Hear the good news. God fulfills his promises of old. He began to restore his exiled people back to the land of Israel in 538 BC and then more in 457 BC. And in the fullness of time, six hundred years after Jeremiah’s promise, God brought his ancient promises to fulfillment. God sent his only-begotten Son to join the human race, to become Israel’s human King from the line of David. God gave you a righteous Shepherd-King. And what did he do? During his public ministry in the land of Israel, he had compassion on Israel as sheep without a shepherd. He gathered to himself the lost sheep of Israel. He did what a righteous king was supposed to do. He had compassion on the helpless, the widow, the fatherless, the weak, the overlooked nobodies. We can read about his public ministry in the Gospel appointed for this season, the Gospel according to Mark. Jesus saw the people of Israel as sheep without a shepherd, and he gathered them to himself. He continues to do that even to this day. Remember the Day of Pentecost, how the Holy Spirit was sent by the exalted Messiah Jesus and came upon Israelites who had gathered in Jerusalem from around the world.

God gave you a righteous Shepherd-King. Jesus is the Shepherd-King who unites his people like a shepherd unites his sheep. And he adds even more to his flock, those beyond native Israel. Through holy baptism, he brought even us Gentiles into his sheepfold. He gathers his own from around the world and brings us to God his Father. Jesus is the Shepherd-King of Israel, who is better than any of the preceding kings of Israel. In fact, he does something surprising. This Good Shepherd laid down his life for his sheep, for you. And God raised him up on the third day and highly exalted him. Now Jesus as the Davidic King rules over you by his Holy Spirit. To live under his rule is a blessed life. He brings you to the God of ancient Israel, the true God and makes you part of his own flock. Through his sacred meal, he nourishes you with his body and blood and gives you eternal life with him. You by faith belong to his flock and enjoy salvation and safety under his rule. You need not fear anything. For your Shepherd-King is all for you, no matter what. After those woeful shepherds, “behold, the days” of “a righteous Branch [who] shall reign as king and deal wisely and shall execute justice and righteousness in the land.”

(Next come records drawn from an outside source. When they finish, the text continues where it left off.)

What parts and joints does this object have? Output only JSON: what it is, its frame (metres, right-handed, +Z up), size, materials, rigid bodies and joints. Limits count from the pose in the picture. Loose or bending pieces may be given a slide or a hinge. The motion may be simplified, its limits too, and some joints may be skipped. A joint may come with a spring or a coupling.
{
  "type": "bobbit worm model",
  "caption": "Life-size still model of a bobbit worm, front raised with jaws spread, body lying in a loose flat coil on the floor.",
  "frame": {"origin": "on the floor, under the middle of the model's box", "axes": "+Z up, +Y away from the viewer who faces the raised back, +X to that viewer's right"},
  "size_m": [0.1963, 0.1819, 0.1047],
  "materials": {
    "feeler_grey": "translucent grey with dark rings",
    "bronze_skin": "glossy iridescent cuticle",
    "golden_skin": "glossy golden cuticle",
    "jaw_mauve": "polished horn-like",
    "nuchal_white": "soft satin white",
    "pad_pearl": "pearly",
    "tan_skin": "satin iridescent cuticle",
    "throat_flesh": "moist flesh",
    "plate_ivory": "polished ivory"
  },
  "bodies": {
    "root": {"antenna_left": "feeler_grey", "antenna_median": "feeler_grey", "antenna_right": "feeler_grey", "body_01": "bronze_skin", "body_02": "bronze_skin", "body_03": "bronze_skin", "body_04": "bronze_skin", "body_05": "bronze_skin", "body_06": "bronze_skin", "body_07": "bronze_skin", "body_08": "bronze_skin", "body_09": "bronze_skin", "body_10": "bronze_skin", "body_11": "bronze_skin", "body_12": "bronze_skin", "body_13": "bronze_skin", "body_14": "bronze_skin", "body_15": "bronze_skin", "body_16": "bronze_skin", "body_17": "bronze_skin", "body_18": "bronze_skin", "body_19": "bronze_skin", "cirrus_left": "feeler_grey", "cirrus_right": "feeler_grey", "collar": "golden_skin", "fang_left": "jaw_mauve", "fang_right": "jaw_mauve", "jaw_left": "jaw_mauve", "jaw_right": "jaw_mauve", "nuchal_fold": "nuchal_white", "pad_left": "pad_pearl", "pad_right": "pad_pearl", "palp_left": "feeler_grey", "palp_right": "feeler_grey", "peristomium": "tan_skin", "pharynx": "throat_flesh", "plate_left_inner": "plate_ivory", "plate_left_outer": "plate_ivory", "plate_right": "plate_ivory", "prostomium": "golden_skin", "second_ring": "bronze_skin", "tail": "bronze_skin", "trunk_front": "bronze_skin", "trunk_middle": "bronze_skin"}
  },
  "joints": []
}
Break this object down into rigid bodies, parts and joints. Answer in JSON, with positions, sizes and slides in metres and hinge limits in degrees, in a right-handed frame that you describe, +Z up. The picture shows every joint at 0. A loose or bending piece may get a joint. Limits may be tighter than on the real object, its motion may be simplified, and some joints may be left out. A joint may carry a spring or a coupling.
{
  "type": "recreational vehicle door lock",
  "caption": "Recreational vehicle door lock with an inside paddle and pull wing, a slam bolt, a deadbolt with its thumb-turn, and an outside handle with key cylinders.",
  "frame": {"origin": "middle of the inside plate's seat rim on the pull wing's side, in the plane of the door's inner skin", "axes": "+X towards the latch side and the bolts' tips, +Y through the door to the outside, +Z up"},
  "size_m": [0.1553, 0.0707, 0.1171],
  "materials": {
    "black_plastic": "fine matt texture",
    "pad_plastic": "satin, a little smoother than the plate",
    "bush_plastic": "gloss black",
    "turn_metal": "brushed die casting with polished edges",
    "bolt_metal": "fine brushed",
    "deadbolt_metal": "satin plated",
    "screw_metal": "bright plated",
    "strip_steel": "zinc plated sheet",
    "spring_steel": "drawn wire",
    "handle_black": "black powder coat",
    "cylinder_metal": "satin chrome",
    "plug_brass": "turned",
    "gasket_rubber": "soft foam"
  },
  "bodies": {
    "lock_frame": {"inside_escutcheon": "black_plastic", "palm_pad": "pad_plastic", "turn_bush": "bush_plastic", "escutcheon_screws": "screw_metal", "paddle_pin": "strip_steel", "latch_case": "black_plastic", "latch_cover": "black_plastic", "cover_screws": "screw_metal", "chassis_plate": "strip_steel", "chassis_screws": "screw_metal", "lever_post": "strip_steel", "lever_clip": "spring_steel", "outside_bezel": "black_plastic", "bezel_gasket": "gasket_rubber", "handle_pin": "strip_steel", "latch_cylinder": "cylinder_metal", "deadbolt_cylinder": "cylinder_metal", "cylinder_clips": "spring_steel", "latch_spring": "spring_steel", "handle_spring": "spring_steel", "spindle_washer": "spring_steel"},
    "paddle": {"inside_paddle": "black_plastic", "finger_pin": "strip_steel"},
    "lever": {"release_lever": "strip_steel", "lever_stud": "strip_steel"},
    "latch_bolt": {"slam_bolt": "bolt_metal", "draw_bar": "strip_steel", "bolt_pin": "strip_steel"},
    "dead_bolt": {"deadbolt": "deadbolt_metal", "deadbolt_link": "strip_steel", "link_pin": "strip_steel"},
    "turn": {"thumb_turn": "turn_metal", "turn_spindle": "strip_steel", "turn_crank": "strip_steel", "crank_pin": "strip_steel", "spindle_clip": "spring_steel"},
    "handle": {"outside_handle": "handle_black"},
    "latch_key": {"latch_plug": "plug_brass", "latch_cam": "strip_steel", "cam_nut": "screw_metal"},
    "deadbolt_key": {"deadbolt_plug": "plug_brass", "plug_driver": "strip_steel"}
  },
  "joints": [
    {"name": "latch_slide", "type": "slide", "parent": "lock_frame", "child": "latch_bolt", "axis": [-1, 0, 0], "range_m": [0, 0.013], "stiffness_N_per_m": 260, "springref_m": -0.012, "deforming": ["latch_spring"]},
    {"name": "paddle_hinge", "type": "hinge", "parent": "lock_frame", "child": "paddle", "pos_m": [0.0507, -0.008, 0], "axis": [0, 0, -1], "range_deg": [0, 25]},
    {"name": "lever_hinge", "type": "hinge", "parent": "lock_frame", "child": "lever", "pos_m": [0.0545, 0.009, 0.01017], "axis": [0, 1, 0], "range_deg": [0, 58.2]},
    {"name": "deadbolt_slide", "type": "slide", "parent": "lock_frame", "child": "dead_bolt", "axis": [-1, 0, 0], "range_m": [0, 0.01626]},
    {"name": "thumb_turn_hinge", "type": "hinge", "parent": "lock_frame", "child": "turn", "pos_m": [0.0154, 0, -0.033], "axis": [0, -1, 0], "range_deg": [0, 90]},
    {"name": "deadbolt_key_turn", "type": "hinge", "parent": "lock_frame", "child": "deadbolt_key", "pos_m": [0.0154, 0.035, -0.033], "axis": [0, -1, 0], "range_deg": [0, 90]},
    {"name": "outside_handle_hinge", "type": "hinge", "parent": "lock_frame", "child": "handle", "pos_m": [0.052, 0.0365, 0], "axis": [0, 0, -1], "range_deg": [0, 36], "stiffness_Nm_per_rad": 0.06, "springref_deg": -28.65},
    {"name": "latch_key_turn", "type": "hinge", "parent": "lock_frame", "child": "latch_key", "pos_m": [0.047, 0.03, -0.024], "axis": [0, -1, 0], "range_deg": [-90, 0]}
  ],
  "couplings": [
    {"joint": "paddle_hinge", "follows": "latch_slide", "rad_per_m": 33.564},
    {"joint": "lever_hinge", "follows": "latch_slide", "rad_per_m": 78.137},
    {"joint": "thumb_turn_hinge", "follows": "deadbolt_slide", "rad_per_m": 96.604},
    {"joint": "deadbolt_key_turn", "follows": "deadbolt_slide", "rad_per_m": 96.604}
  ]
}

Jesus is the righteous Shepherd-King. Through him, you receive true righteousness from God himself. God laid on Jesus, the King, your iniquity and sin. And God reckoned to you the righteousness of Jesus, which he achieved by his own righteous doing and suffering. By faith, you now stand righteous before God. Yahweh, the true God, is now the source of your righteousness. His righteousness has replaced your wickedness. And by his Spirit, he promises to lead you in righteous ways. You belong to the righteous Shepherd-King of Israel. Follow his paths, the righteous paths of your righteous King. And wait with eager anticipation for when Jesus comes again in glory to gather you and all his flock together into his glorious, eternal kingdom. God has given you a righteous Shepherd-King. Enjoy by faith his rule now. Hear the Word faithfully preached and taught by his called undershepherd, your pastor. Receive the Lord’s Supper rightly administered by his called undershepherd. And look forward to the day of bodily resurrection when you will see your righteous Shepherd-King face-to-face. Amen.